We must not remain Beggars— DCE charges citizens
Agnes Anamoo, who is credited with introducing an early childhood centre at Zanlerigu as a teacher long before she became a District Chief Executive, was so let down about the fund-raising turnout that she laid bare her unhappy feelings to the press.
“I’m not happy because I thought all would have come out. We have 21 women groups, 7 youths and male groups in the community. It’s disappointing. We lost one of our young men. I think it has caused the crowd not being big. There will be a homecoming. We’ll give letters out for all to be here. People will support,” she said.
Tuesday’s celebration of Ghana’s 61 years of independence from colonial control in Nabdam saw the DCE speak strongly to the national theme for the event: “Putting Ghana Beyond Aid”.
“We want to build a Ghana that would properly manage its own resources as a way to bring about the desired social and economic growth to its people.

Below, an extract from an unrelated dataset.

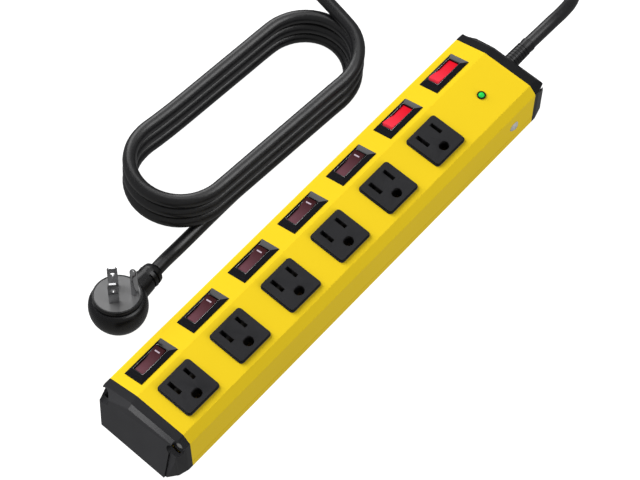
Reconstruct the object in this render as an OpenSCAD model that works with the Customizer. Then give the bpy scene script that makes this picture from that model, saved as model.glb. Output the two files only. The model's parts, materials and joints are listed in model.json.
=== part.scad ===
// Metal-cased power strip: six grounded outlets on a flat top, a lit rocker switch for each on a
// sloped facet, a master rocker and an indicator lamp, with its lead folded in a hank beside it.
// +X runs along the strip towards the cord, +Y is the switch side, +Z is up.
// The origin is the middle of the strip's underside. Lengths are in millimetres.

/* [Case] */
// Length of the sheet-metal case between the two end caps
body_l = 320; // [310:5:340]
// Width of the case
body_w = 66; // [64:1:70]
// Height of the case
body_h = 38.5; // [38:0.5:42]
// Angle that the switch facet slopes down by
tilt = 19; // [17:0.5:20]
// Distance of the ridge between the facets from the centreline
ridge_y = 9.2; // [9:0.1:10]
// Thickness of the case's sheet metal
sheet = 1.2; // [1:0.1:1.4]
// Height of the base tray's outer flange
flange_h = 6.3; // [5:0.1:8]

/* [Outlets] */
// Number of outlets
outlets = 6; // [6]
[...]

We do not want to remain beggars of the world nor charity dependants.
“Old habits— such as absenteeism, lateness, laziness, dishonesty and unproductive use of working hours— must be broken. This calls for attitudinal change to our ways of doing things and that, once we change ourselves, there is no limit to what we can do. We must draw a stronger linkage between responsibility and growing opportunities,” she stressed.